2. War der Klägerin nach alledem ein aus ihren 1989 angemeldeten, in Kraft stehenden Geschmacksmustern folgendes Verbietungsrecht gegenüber den angegriffenen Leuchten der Beklagten nicht zu versagen, so stehen ihr auch die geltend gemachten Annexansprüche aus § 46 Abs. 1 und 2 GeschmMG und - da dieser in Bezug auf die Benutzung der Klagemuster wenigstens Fahrlässigkeit zur Last zu legen ist - aus § 42 Abs. 2 GeschmMG, § 242 BGB zu.

3. Ob die Klägerin im Streitfall auf Grund außerhalb des sondergesetzlichen Tatbestands liegender Umstände auch wettbewerbsrechtliche Ansprüche wegen unlauterer Nachahmung ihrer Produkte insbesondere unter dem Gesichtspunkt der vermeidbaren Herkunftstäuschung (§ 4 Nr. 9 lit. a UWG) geltend machen könnte, kann dahingestellt bleiben.

III.

Die prozessualen Nebenentscheidungen beruhen auf §§ 91 Abs. 1, 708 Nr. 10, 711 ZPO.

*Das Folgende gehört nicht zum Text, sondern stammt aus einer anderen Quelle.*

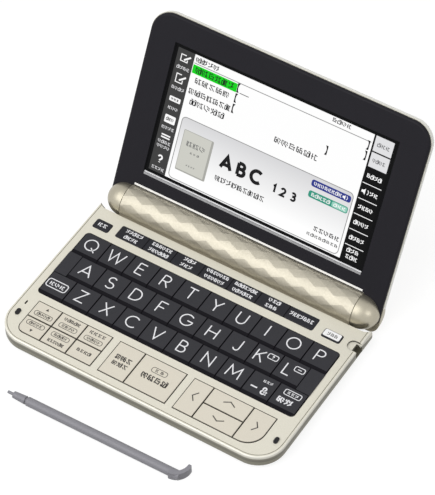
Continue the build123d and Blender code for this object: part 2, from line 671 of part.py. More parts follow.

Der Sache kommt weder grundsätzliche Bedeutung zu, noch erfordert die Sicherung einer einheitlichen Rechtsprechung eine Entscheidung durch den Bundesgerichtshof. Es handelt sich vielmehr um eine maßgeblich auf tatrichterlichem Gebiet liegende Entscheidung im Einzelfall, so dass gemäß § 543 Abs. 2 ZPO kein Anlass bestand, die Revision zuzulassen.